## BEGIN

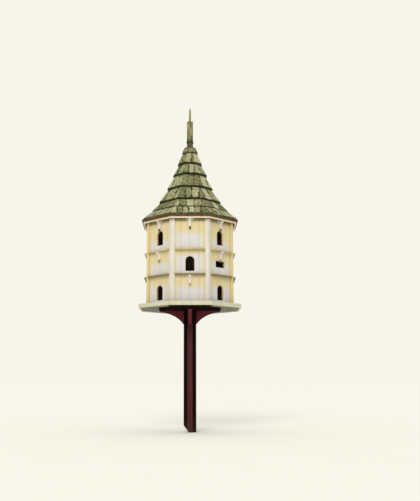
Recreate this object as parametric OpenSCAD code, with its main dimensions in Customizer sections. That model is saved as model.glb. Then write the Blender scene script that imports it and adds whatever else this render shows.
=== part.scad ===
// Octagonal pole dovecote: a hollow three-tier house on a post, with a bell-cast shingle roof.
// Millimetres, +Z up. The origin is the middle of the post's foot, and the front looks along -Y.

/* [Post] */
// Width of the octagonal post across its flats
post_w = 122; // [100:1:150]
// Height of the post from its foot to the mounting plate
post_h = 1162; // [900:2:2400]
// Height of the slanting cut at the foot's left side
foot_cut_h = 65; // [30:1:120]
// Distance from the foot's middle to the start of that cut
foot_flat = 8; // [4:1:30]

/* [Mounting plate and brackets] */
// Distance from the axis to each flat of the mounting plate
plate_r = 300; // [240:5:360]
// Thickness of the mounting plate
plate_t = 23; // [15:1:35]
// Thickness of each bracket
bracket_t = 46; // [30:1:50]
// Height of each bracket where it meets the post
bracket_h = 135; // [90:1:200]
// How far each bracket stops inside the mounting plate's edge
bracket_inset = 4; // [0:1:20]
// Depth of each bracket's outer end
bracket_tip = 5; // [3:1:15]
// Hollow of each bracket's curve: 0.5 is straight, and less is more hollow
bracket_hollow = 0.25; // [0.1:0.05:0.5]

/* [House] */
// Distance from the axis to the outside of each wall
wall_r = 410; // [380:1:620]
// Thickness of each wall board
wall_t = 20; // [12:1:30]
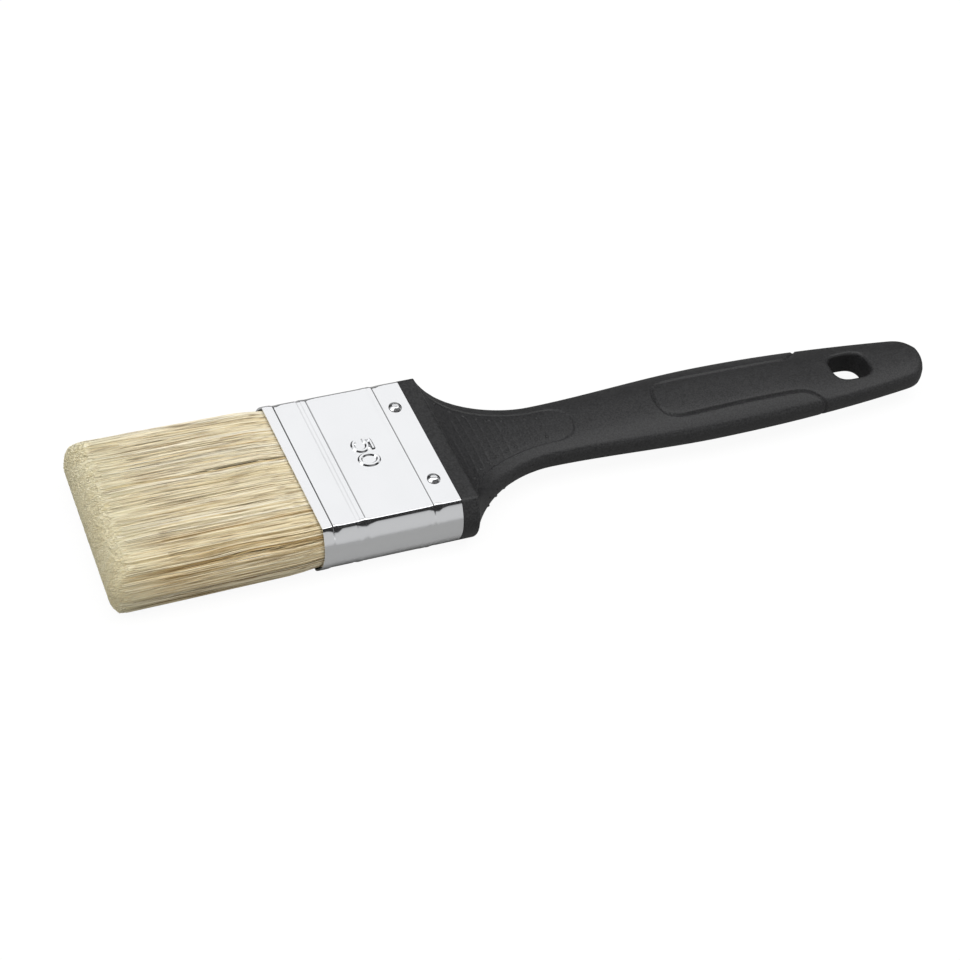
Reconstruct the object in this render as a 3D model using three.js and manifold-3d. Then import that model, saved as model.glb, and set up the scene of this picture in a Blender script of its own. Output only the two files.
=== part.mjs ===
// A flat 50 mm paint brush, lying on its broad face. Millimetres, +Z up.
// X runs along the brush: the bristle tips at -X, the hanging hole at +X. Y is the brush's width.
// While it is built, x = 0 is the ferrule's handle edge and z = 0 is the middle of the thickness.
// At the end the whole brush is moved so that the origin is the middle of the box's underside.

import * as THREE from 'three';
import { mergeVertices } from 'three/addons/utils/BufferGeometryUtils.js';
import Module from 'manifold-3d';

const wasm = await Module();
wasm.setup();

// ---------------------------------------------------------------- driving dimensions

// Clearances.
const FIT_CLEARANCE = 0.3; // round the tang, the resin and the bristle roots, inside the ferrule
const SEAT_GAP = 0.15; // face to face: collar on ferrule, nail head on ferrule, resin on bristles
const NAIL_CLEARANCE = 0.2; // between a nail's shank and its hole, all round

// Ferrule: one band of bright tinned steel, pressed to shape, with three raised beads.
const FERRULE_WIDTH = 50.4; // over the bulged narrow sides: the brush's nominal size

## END

■ **YOUR GOAL**
Take the listing above and write it out again exactly.

■ **COMPLETED EXERCISE**
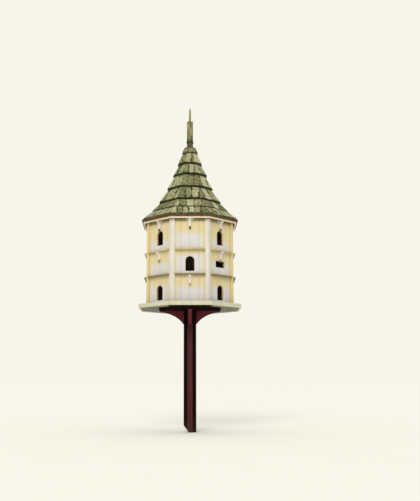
Recreate this object as parametric OpenSCAD code, with its main dimensions in Customizer sections. That model is saved as model.glb. Then write the Blender scene script that imports it and adds whatever else this render shows.
=== part.scad ===
// Octagonal pole dovecote: a hollow three-tier house on a post, with a bell-cast shingle roof.
// Millimetres, +Z up. The origin is the middle of the post's foot, and the front looks along -Y.

/* [Post] */
// Width of the octagonal post across its flats
post_w = 122; // [100:1:150]
// Height of the post from its foot to the mounting plate
post_h = 1162; // [900:2:2400]
// Height of the slanting cut at the foot's left side
foot_cut_h = 65; // [30:1:120]
// Distance from the foot's middle to the start of that cut
foot_flat = 8; // [4:1:30]

/* [Mounting plate and brackets] */
// Distance from the axis to each flat of the mounting plate
plate_r = 300; // [240:5:360]
// Thickness of the mounting plate
plate_t = 23; // [15:1:35]
// Thickness of each bracket
bracket_t = 46; // [30:1:50]
// Height of each bracket where it meets the post
bracket_h = 135; // [90:1:200]
// How far each bracket stops inside the mounting plate's edge
bracket_inset = 4; // [0:1:20]
// Depth of each bracket's outer end
bracket_tip = 5; // [3:1:15]
// Hollow of each bracket's curve: 0.5 is straight, and less is more hollow
bracket_hollow = 0.25; // [0.1:0.05:0.5]

/* [House] */
// Distance from the axis to the outside of each wall
wall_r = 410; // [380:1:620]
// Thickness of each wall board
wall_t = 20; // [12:1:30]
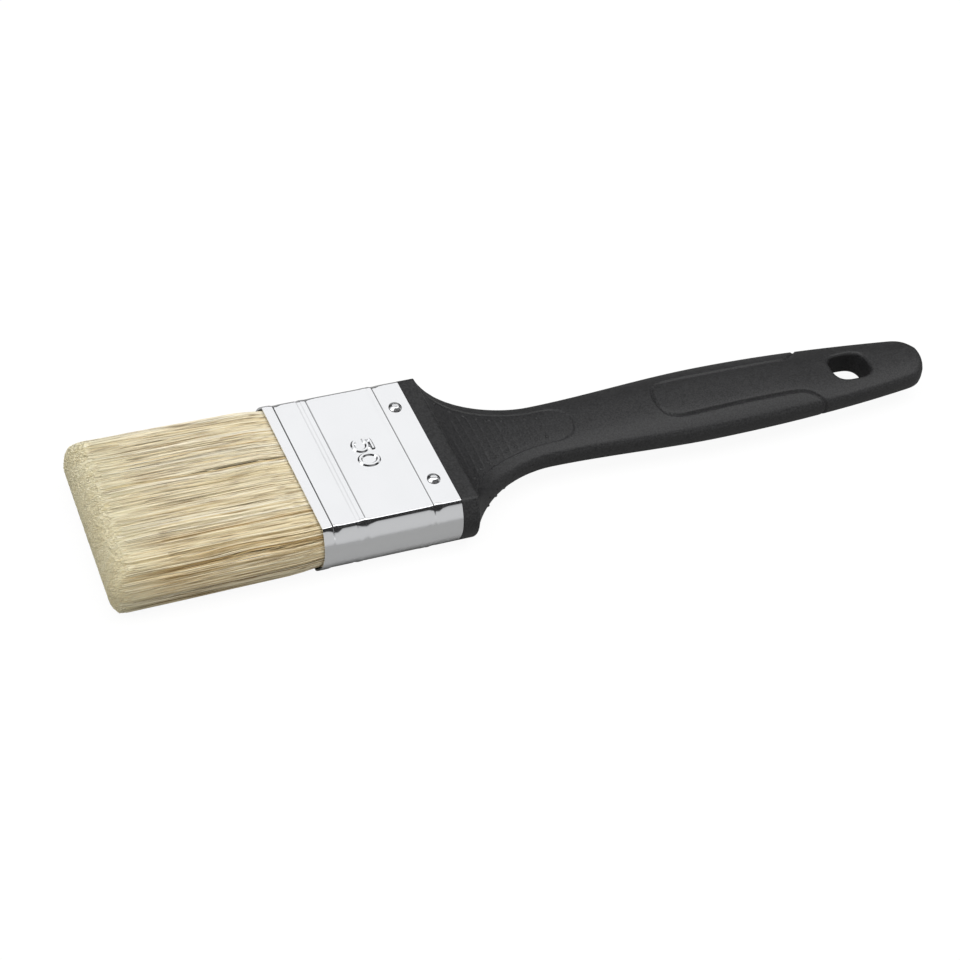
Reconstruct the object in this render as a 3D model using three.js and manifold-3d. Then import that model, saved as model.glb, and set up the scene of this picture in a Blender script of its own. Output only the two files.
=== part.mjs ===
// A flat 50 mm paint brush, lying on its broad face. Millimetres, +Z up.
// X runs along the brush: the bristle tips at -X, the hanging hole at +X. Y is the brush's width.
// While it is built, x = 0 is the ferrule's handle edge and z = 0 is the middle of the thickness.
// At the end the whole brush is moved so that the origin is the middle of the box's underside.

import * as THREE from 'three';
import { mergeVertices } from 'three/addons/utils/BufferGeometryUtils.js';
import Module from 'manifold-3d';

const wasm = await Module();
wasm.setup();

// ---------------------------------------------------------------- driving dimensions

// Clearances.
const FIT_CLEARANCE = 0.3; // round the tang, the resin and the bristle roots, inside the ferrule
const SEAT_GAP = 0.15; // face to face: collar on ferrule, nail head on ferrule, resin on bristles
const NAIL_CLEARANCE = 0.2; // between a nail's shank and its hole, all round

// Ferrule: one band of bright tinned steel, pressed to shape, with three raised beads.
const FERRULE_WIDTH = 50.4; // over the bulged narrow sides: the brush's nominal size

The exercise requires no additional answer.